In the example below, we create an iterator of links found on Wikipedia pages for natural numbers.

import https from 'https';
import { resolve } from 'url';
import { IntegerIterator } from 'asynciterator';

// Iterate over the natural numbers
const numbers = new IntegerIterator({ start: 0, end: Infinity });
// Transform these numbers into Wikipedia URLs
const urls = numbers.map(n => `https://en.wikipedia.org/wiki/${n}`);
// Fetch each corresponding Wikipedia page
const pages = urls.transform((url, done, push) => {
  https.get(url, response => {
    let page = '';
    response.on('data', data => { page += data; });
    response.on('end',  () => { push(page); done(); });
  });
});
// Extract the links from each page
const links = pages.transform((page, done, push) => {
  let search = /href="https://github.com/RubenVerborgh/AsyncIterator/blob/main/([^"]+)"/g, match;
  while (match = search.exec(page))
    push(resolve('https://en.wikipedia.org/', match[1]));
  done();
});

We could display a link every 0.1 seconds:

setInterval(() => {
  const link = links.read();
  if (link)
    console.log(link);
}, 100);

Or we can get the first 30 links and display them:

links.take(30).on('data', console.log);

In both cases, pages from Wikipedia will only be fetched when needed—the data consumer is in control. This is what makes AsyncIterator lazy.

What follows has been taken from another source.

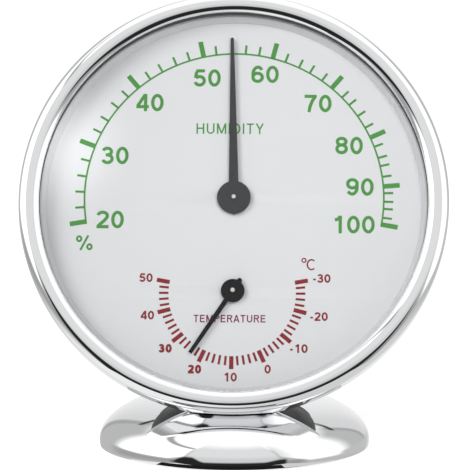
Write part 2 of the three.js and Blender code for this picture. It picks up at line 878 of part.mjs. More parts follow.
// The hollow round the boss, open below
function footHollow() {
  const dome = domeCorners(
    footInnerRadius,
    footInnerRise,
    0,
    Math.acos(footBossRadius / footInnerRadius),
    quarterSteps,
  );
  const bottom = footShellLift - cutOverrun;
  return turned([[footBossRadius, bottom], [footInnerRadius, bottom], ...dome], wideSides);
}

function footWeight() {
  const bottom = basePlateTop + seatGap;
  const bore = footBossRadius + fitGap;
  const radius = footInnerRadius - fitGap;
  const rise = footInnerRise - fitGap;
  const first = Math.asin((bottom - footRimHeight) / rise);
  const dome = domeCorners(radius, rise, first, Math.acos(bore / radius), quarterSteps);
  return turned([[bore, bottom], ...dome], wideSides);
}

function baseScrewAngles() {
  return spread(baseScrewCount, Math.PI / 2);
}

function footBasePlate() {
  let plate = disc(footInnerRadius - fitGap, padThickness, basePlateTop, wideSides);
  const low = padThickness - cutOverrun;
  const sinkTop = padThickness + baseScrewHeadHeight + seatGap;
  const hole = disc(baseScrewShankRadius + runningGap, low, basePlateTop + cutOverrun, smallSides);
  const sink = disc(baseScrewHeadRadius + runningGap, low, sinkTop, smallSides);
  for (const angle of baseScrewAngles()) {
    plate = plate.subtract(atAngle(hole.add(sink), angle, baseScrewCircle));
  }
  return plate;
}

function baseScrew() {
  return slottedScrew({
    bottom: padThickness,
    headRadius: baseScrewHeadRadius,
    headHeight: baseScrewHeadHeight,
    shankRadius: baseScrewShankRadius,
    length: baseScrewLength,
  });
}

function footPad() {
  return disc(footInnerRadius - fitGap - padInset, 0, padThickness, wideSides);
}

// Assembly
function fillCase() {
  const gasketBack = lensFront + seatGap;
  const gasket = tube(lipRadius - gasketPeek, lensRadius, gasketBack, gasketFront, wideSides);
  caseGroup.add(
    piece("bezel_ring", bezelRing(), chrome),
    piece("lens_gasket", gasket, blackRubber),
    piece("lens", disc(lensRadius, lensBack, lensFront, wideSides), glass),
    piece("spacer_ring", spacerRing(), spacerGrey),
    piece("dial_plate", dialPlate(), dialSilver),
    piece("movement_plate", movementPlate(), steel),
    piece("rear_housing", rearHousing(), blackPlastic),
    piece("rear_cover", rearCover(), blackPlastic),
    movementGroup(hygrometer),
    movementGroup(thermometer),
  );
  coverScrewAngles().forEach((angle, i) => {
    const screw = piece(`rear_cover_screw_${i + 1}`, coverScrew(), steel);
    screw.position.set(coverScrewCircle * Math.cos(angle), coverScrewCircle * Math.sin(angle), 0);
    caseGroup.add(screw);
  });
  clampPlaces.forEach((along, i) => {
    caseGroup.add(
      piece(`clamp_screw_${i + 1}`, clampScrew(along), steel),
      piece(`clamp_washer_${i + 1}`, clampWasher(along), steel),
      piece(`clamp_insert_${i + 1}`, clampInsert(along), brass),
    );
  });
}

function footGroup() {
  const group = new THREE.Group();
  group.add(
    piece("foot_shell", footShell(), chrome),
    piece("foot_weight", footWeight(), castIron),
    piece("foot_base_plate", footBasePlate(), steel),
    piece("foot_pad", footPad(), blackRubber),
  );
  baseScrewAngles().forEach((angle, i) => {
    const screw = piece(`base_plate_screw_${i + 1}`, baseScrew(), steel);
    screw.position.set(baseScrewCircle * Math.cos(angle), baseScrewCircle * Math.sin(angle), 0);
    group.add(screw);
  });
  return group;
}

const group = new THREE.Group();
fillCase();
group.add(caseGroup, footGroup());

export default group;
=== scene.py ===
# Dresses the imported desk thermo-hygrometer: smooth bodies over the CAD frame, printed scales,
# procedural materials, the studio and the camera. Lengths are millimetres until they are placed.
import json
import math

import bmesh
import bpy
from mathutils import Matrix, Vector


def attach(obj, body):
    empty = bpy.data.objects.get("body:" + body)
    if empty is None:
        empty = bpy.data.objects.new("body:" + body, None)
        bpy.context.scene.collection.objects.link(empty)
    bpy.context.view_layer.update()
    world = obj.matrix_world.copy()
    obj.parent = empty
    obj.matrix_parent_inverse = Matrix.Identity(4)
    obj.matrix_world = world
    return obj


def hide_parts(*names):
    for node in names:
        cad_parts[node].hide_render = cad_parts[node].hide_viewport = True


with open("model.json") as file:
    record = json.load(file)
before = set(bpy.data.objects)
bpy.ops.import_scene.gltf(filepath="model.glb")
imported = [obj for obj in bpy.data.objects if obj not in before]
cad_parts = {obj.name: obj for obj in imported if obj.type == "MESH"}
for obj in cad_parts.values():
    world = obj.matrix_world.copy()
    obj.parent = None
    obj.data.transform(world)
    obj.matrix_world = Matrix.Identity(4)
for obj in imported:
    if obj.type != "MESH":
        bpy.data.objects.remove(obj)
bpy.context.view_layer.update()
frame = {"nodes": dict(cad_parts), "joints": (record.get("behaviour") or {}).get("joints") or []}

MM = 0.001
SIDES = 256
SMOOTH_ANGLE = 28  # degrees: edges sharper than this stay crisp

# Pieces are made in CASE, at the dial's middle, or in FOOT, on the table
joints = {joint["name"]: joint for joint in frame["joints"]}
humidity_pin = Vector(joints["hygrometer_reading"]["pos_m"])
heat_pin = Vector(joints["thermometer_reading"]["pos_m"])
UP = (humidity_pin - heat_pin).normalized()
OUT = -Vector(joints["hygrometer_reading"]["axis"]).normalized()
RIGHT = UP.cross(OUT)
HUMIDITY_UP = 1.35
HEAT_UP = -21.3


def axes_at(origin):
    matrix = Matrix((RIGHT, UP, OUT)).transposed().to_4x4()
    matrix.translation = origin
    return matrix @ Matrix.Scale(MM, 4)


CASE = axes_at(humidity_pin - UP * HUMIDITY_UP * MM)
FOOT = Matrix.Scale(MM, 4)
CASE_BODY = "case_and_foot"

# Meshes


def arc(centre, reach, first, last, steps):
    """Points on an ellipse, angles in degrees from the first axis."""
    points = []
    for i in range(steps + 1):
        angle = math.radians(first + (last - first) * i / steps)
        points.append((centre[0] + reach[0] * math.cos(angle), centre[1] + reach[1] * math.sin(angle)))
    return points


def new_object(name, data):
    made = bpy.data.objects.new(name, data)
    bpy.context.scene.collection.objects.link(made)
    return made


def make_object(name, mesh, place):
    mesh.transform(place)
    if place.determinant() < 0:
        mesh.flip_normals()
    return new_object(name, mesh)


def evaluated_mesh(made):
    """An object's mesh with its modifiers or curve worked out."""
    bpy.context.view_layer.update()
    return bpy.data.meshes.new_from_object(made.evaluated_get(bpy.context.evaluated_depsgraph_get()))


def smooth(made):
    mesh = made.data
    mesh.polygons.foreach_set("use_smooth", [True] * len(mesh.polygons))
    mesh.set_sharp_from_angle(angle=math.radians(SMOOTH_ANGLE))
    mesh.update()
    return made


def to_mesh(work, name):
    """Ends a bmesh and keeps it as a mesh, with its faces turned outwards."""
    bmesh.ops.recalc_face_normals(work, faces=work.faces)
    mesh = bpy.data.meshes.new(name)
    work.to_mesh(mesh)
    work.free()
    return mesh


def revolved(name, outline, place, sides=SIDES):
    """A closed body turned about Z from (radius, height) corners."""
    work = bmesh.new()
    turns = [2 * math.pi * i / sides for i in range(sides)]
    rings = []
    for radius, height in outline:
        corners = [(radius * math.cos(turn), radius * math.sin(turn), height) for turn in turns]
        if radius < 1e-6:
            corners = [(0, 0, height)]
        rings.append([work.verts.new(corner) for corner in corners])
    for lower, upper in zip(rings, rings[1:] + rings[:1]):
        if len(lower) == 1 and len(upper) == 1:
            continue
        for i in range(sides):
            j = (i + 1) % sides
            near = [lower[i % len(lower)], lower[j % len(lower)]]
            far = [upper[j % len(upper)], upper[i % len(upper)]]
            work.faces.new(list(dict.fromkeys(near + far)))
    return smooth(make_object(name, to_mesh(work, name), place))


def rod(name, radius, low, high, place, sides):
    """A plain round cutter between two heights."""
    return revolved(name, [(0, low), (radius, low), (radius, high), (0, high)], place, sides)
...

If we had implemented this using the Observable pattern, an entire flow of unnecessary pages would be fetched, because it is controlled by the data publisher instead.

Usage

AsyncIterator implements the EventEmitter interface and a superset of the Stream interface.

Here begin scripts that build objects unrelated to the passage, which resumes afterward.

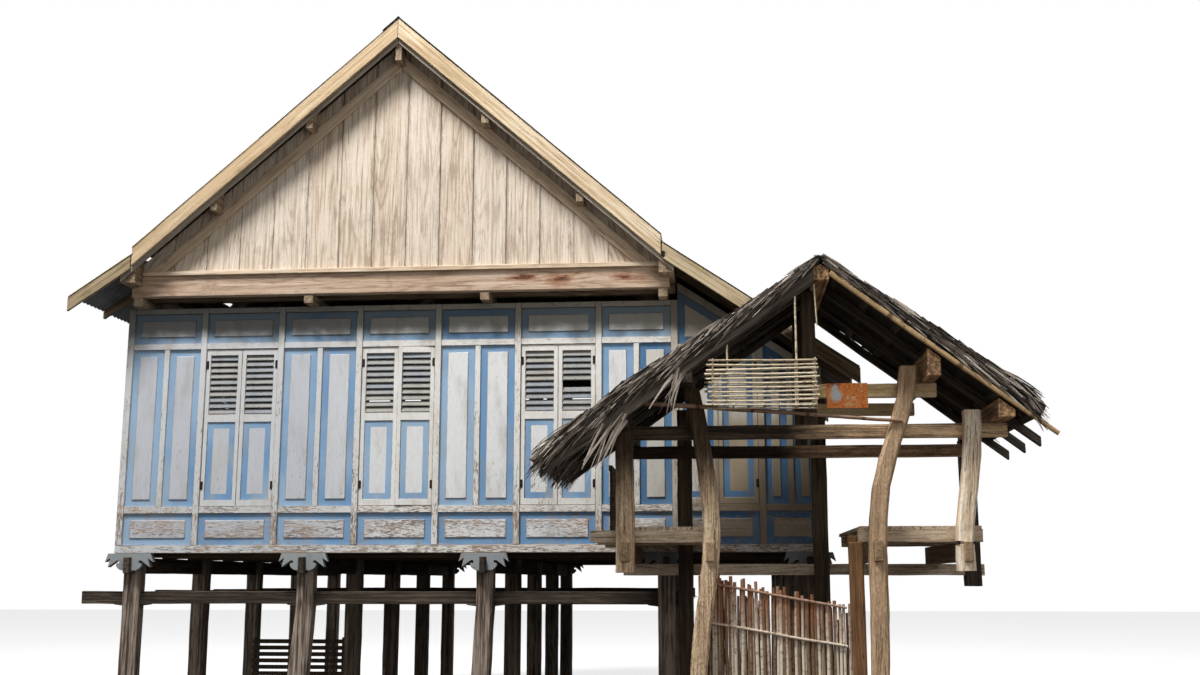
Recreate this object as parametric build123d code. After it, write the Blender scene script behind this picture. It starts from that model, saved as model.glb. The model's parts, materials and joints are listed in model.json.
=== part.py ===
from build123d import *
import math
import os

# A timber stilt house: a panelled room under a steep gabled roof, a lean-to aisle on its
# right, and a thatched entrance porch on crooked posts in front of the aisle.
# X runs along the front to the right, Y into the house, Z up from the ground. Millimetres.

# House posts and floor frame
POST_X = (-2380, -800, 800, 2380)
AISLE_POST_X = 3600
ROW_Y = (100, 1675, 3250, 4825, 6400)
POST_SIDE = 150
HEWN_CORNER = 18
POST_FEET = {(-800, 100): (-105, 190), (800, 100): (-70, 165)}
TIE_FOOT, TIE_TOP = 1400, 1510
TIE_THICK = 50
TIE_LEFT, TIE_RIGHT = -2850, 2520
WEDGE_THICK, WEDGE_TIP, WEDGE_REACH = 18, 7, 165
GIRDER_FOOT, GIRDER_TOP = 1665, 1805
GIRDER_THICK = 50
GIRDER_OUT = 65
JOIST_TOP = 1885
JOIST_WIDE, JOIST_INSET, JOISTS_PER_BAY = 60, 90, 3
SILL_FOOT = 1840
FLOOR_TOP = 1910
POST_CLEARANCE = 2

# Walls: outer faces, member depths and the heights of the rows of panels
WALL_LEFT, WALL_CORNER, WALL_RIGHT = -2520, 2500, 3740
WALL_FRONT, WALL_BACK = -40, 6540
WALL_DEPTH = 60
RAIL_SET = 5
MULLION, MULLION_LAYER = 50, (-55, -8)
MID_Y = (WALL_FRONT + WALL_BACK) / 2
BAY = 720
STUD = 55
CORNER = 60
LOW_TOP, MID_FOOT = 2190, 2250
MID_TOP, HIGH_FOOT = 3670, 3725
HIGH_TOP, WALL_TOP = 4000, 4050
AISLE_MID_TOP, AISLE_TOP = 3390, 3440
AISLE_STUD_X = 3215
AISLE_WINDOW_TOP, AISLE_LINTEL = 3600, 55
AISLE_SLOPE = 0.664
AISLE_SLOPE_START = 4135
AISLE_HEAD = 75
PANEL_THICK, PANEL_SET, PANEL_BORDER = 18, 40, 60
FIELD_RAISE, FIELD_BEVEL = 9, 30
SIDE_BAYS = 9

# Window leaves
LEAF_THICK = 30
LEAF_GAP = 3
STILE = 38
LEAF_RAIL = 55
LEAF_DEPTH = -45
LEAF_PANEL = (9, 21)
LEAF_MID_FOOT, LEAF_MID_TOP = 0.53, 0.58
SLAT_PITCH = 50
SLAT_WIDTH, SLAT_THICK, SLAT_TILT = 44, 7, 50
AJAR = 4

# Main roof: top line of the covering, then depths measured square to the slope
RIDGE_Z = 6665
PITCH = 41.3
EAVE_X = 2375
SHEET = 20
RAFTER_DEPTH = 100
PRINCIPAL_DEPTH, PRINCIPAL_WIDE = (222, 340), 70
RAFTER_WIDE = 50
RAFTER_COUNT = 12
ROOF_FRONT = -430
BARGE_FRONT, BARGE_THICK, BARGE_DEPTH = -400, 30, 154
VERGE_THICK, VERGE_DEPTH, VERGE_END = 20, 190, 2480
CAP_REACH, CAP_THICK = 150, 6
PLATE_TOP = 4130
CROSS_TOP = 4230
PLATE_WIDE = 80
KING_POST = 90
RIDGE_BEAM_WIDE, RIDGE_BEAM_FOOT = 56, 6255
PURLIN_X, PURLIN_WIDE, PURLIN_DEEP = (805, 1660), 64, 190
EAVE_PURLIN_X = (2350, 2480)

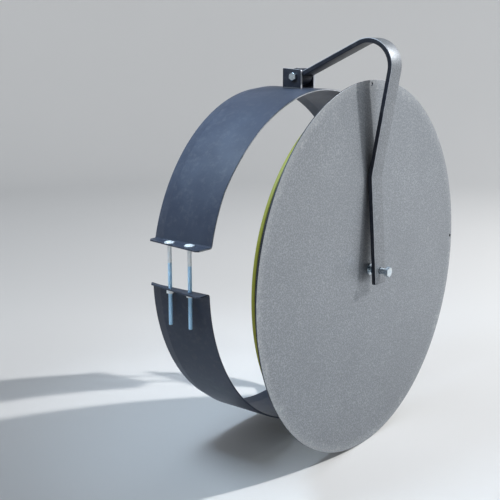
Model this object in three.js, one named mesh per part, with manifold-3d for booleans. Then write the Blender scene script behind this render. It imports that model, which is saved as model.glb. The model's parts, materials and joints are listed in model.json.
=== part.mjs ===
// Flap cap for the end of a large corrugated drain pipe.
//
// Two clamp saddles grip the pipe. A bent flat-bar arm hinges between two ears on the upper saddle
// and carries a round disc, with its seal, on one long bolt.
//
// Millimetres. +Z is up, +Y points into the pipe and -Y outwards. The origin lies on the pipe's axis,
// in the plane where the seal meets the end of the pipe.

import * as THREE from 'three';
import { mergeVertices } from 'three/addons/utils/BufferGeometryUtils.js';
import Module from 'manifold-3d';

const wasm = await Module();
wasm.setup();

// ---------------------------------------------------------------- driving dimensions

const GAP = 0.3; // air between two pieces that touch on the real object
const DEG = Math.PI / 180;

const PIPE_R = 438; // crest radius of the pipe that the saddles grip

const SHEET = 4;
const SADDLE_R = PIPE_R + 0.5 + SHEET / 2; // middle of the sheet
const SADDLE_FRONT = 120;
const SADDLE_REAR = 304;
const HOOD_REACH = 20; // how far the top of the front edge runs out past its sides
const HOOD_ANGLE = 60 * DEG; // half of the arc over which it does so
const CROWN_FRONT = 3.5; // how far the top of the upper saddle stands off the pipe, front and rear
const CROWN_REAR = 8.5;
const CROWN_ANGLE = 70 * DEG; // half of the arc over which it does so
const LIP_LENGTH = 31; // rear rim, pressed inwards
const LIP_DROP = 6;
const BEND_R = 6; // flange bend, to the middle of the sheet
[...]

Consuming an AsyncIterator in on-demand mode

By default, an AsyncIterator is in on-demand mode, meaning it only generates items when asked to.

The read method returns the next item, or null when no item is available.

const numbers = new IntegerIterator({ start: 1, end: 2 });
console.log(numbers.read()); // 1
console.log(numbers.read()); // 2
console.log(numbers.read()); // null

If you receive null, you should wait until the next readable event before reading again. This event is not a guarantee that an item will be available.

links.on('readable', () => {
  let link;
  while (link = links.read())
    console.log(link);
});

The end event is emitted after you have read the last item from the iterator.

Consuming an AsyncIterator in flow mode

An AsyncIterator can be switched to flow mode by listening to the data event. In flow mode, iterators generate items as fast as possible.

const numbers = new IntegerIterator({ start: 1, end: 100 });
numbers.on('data', number => console.log('number', number));
numbers.on('end',  () => console.log('all done!'));

To switch back to on-demand mode, simply remove all data listeners.

Setting and reading properties

An AsyncIterator can have custom properties assigned to it, which are preserved when the iterator is cloned. This is useful to pass around metadata about the iterator.

const numbers = new IntegerIterator();
numbers.setProperty('rate', 1234);
console.log(numbers.getProperty('rate')); // 1234

const clone = numbers.clone();
console.log(clone.getProperty('rate'));   // 1234

numbers.setProperty('rate', 4567);
console.log(clone.getProperty('rate'));   // 4567

You can also attach a callback that will be called as soon as the property is set:

const numbers = new IntegerIterator();
numbers.getProperty('later', console.log);
numbers.setProperty('later', 'value');
// 'value'

Consuming an AsyncIterator as EcmaScript-AsyncIterator

Due to the syntactical sugar EcmaScript's AsyncIterator provides, our iterators can also be consumed as such. If high performance over large iterators is required, this method of consumption not recommended.

const numbers = new IntegerIterator({ start: 1, end: 100 });

for await (const number of numbers)
  console.log('number', number);
console.log('all done!');

Error events emitted within the iterator can be caught by wrapping the for-await-block in a try-catch.

In cases where the returned EcmaScript AsyncIterator will not be fully consumed, it is recommended to manually listen for error events on the main AsyncIterator to avoid uncaught error messages.

License

The asynciterator library is copyrighted by Ruben Verborgh and released under the MIT License.